----- Provided data

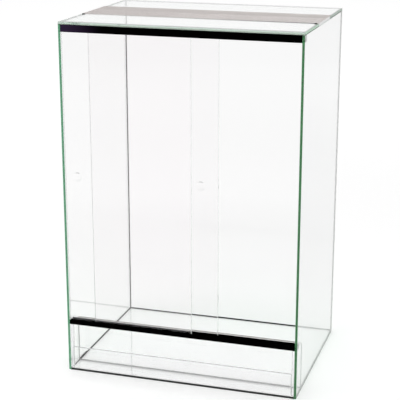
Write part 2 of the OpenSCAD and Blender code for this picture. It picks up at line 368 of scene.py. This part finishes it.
def make_glass_surface():
    """A group for the feel of a pane: faint wipe marks on its faces, fine grinding on its edges."""
    group = bpy.data.node_groups.new("glass_surface", "ShaderNodeTree")
    for name in ("Edge", "Arris", "Wipe", "Grind"):
        group.interface.new_socket(name=name, in_out="INPUT", socket_type="NodeSocketFloat")
    for name in ("Roughness", "Height"):
        group.interface.new_socket(name=name, in_out="OUTPUT", socket_type="NodeSocketFloat")
    start = group.nodes.new("NodeGroupInput")
    end = group.nodes.new("NodeGroupOutput")
    place = add_node(group, "ShaderNodeTexCoord").outputs["Object"]
    swirl = grain(group, place, CLOTH_SCALE, Detail=5.0, Roughness=0.62, Distortion=1.4)
    wiped = change_range(group, swirl, CLOTH_RANGE, FULL_RANGE)
    film = math_node(group, "MULTIPLY", wiped, start.outputs["Wipe"])
    grit = grain(group, place, GRIT_SCALE, Detail=3.0)
    ground = math_node(group, "MULTIPLY", grit, start.outputs["Grind"])
    edge_rough = math_node(group, "MULTIPLY", start.outputs["Edge"], ground)
    arris_rough = math_node(group, "MULTIPLY", start.outputs["Arris"], ARRIS_ROUGHNESS)
    rough = math_node(group, "MAXIMUM", math_node(group, "MAXIMUM", film, edge_rough), arris_rough)
    group.links.new(rough, end.inputs["Roughness"])
    group.links.new(math_node(group, "MULTIPLY", grit, start.outputs["Edge"]), end.inputs["Height"])
    return group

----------

Extract all of the material exactly as it is written.

Output for this exercise:
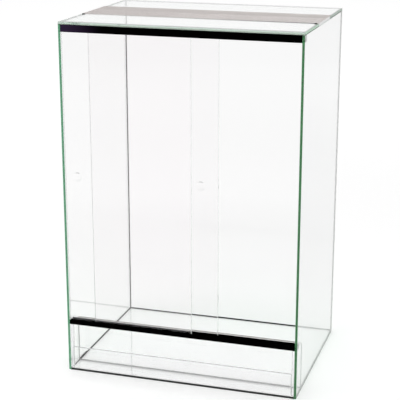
Write part 2 of the OpenSCAD and Blender code for this picture. It picks up at line 368 of scene.py. This part finishes it.
def make_glass_surface():
    """A group for the feel of a pane: faint wipe marks on its faces, fine grinding on its edges."""
    group = bpy.data.node_groups.new("glass_surface", "ShaderNodeTree")
    for name in ("Edge", "Arris", "Wipe", "Grind"):
        group.interface.new_socket(name=name, in_out="INPUT", socket_type="NodeSocketFloat")
    for name in ("Roughness", "Height"):
        group.interface.new_socket(name=name, in_out="OUTPUT", socket_type="NodeSocketFloat")
    start = group.nodes.new("NodeGroupInput")
    end = group.nodes.new("NodeGroupOutput")
    place = add_node(group, "ShaderNodeTexCoord").outputs["Object"]
    swirl = grain(group, place, CLOTH_SCALE, Detail=5.0, Roughness=0.62, Distortion=1.4)
    wiped = change_range(group, swirl, CLOTH_RANGE, FULL_RANGE)
    film = math_node(group, "MULTIPLY", wiped, start.outputs["Wipe"])
    grit = grain(group, place, GRIT_SCALE, Detail=3.0)
    ground = math_node(group, "MULTIPLY", grit, start.outputs["Grind"])
    edge_rough = math_node(group, "MULTIPLY", start.outputs["Edge"], ground)
    arris_rough = math_node(group, "MULTIPLY", start.outputs["Arris"], ARRIS_ROUGHNESS)
    rough = math_node(group, "MAXIMUM", math_node(group, "MAXIMUM", film, edge_rough), arris_rough)
    group.links.new(rough, end.inputs["Roughness"])
    group.links.new(math_node(group, "MULTIPLY", grit, start.outputs["Edge"]), end.inputs["Height"])
    return group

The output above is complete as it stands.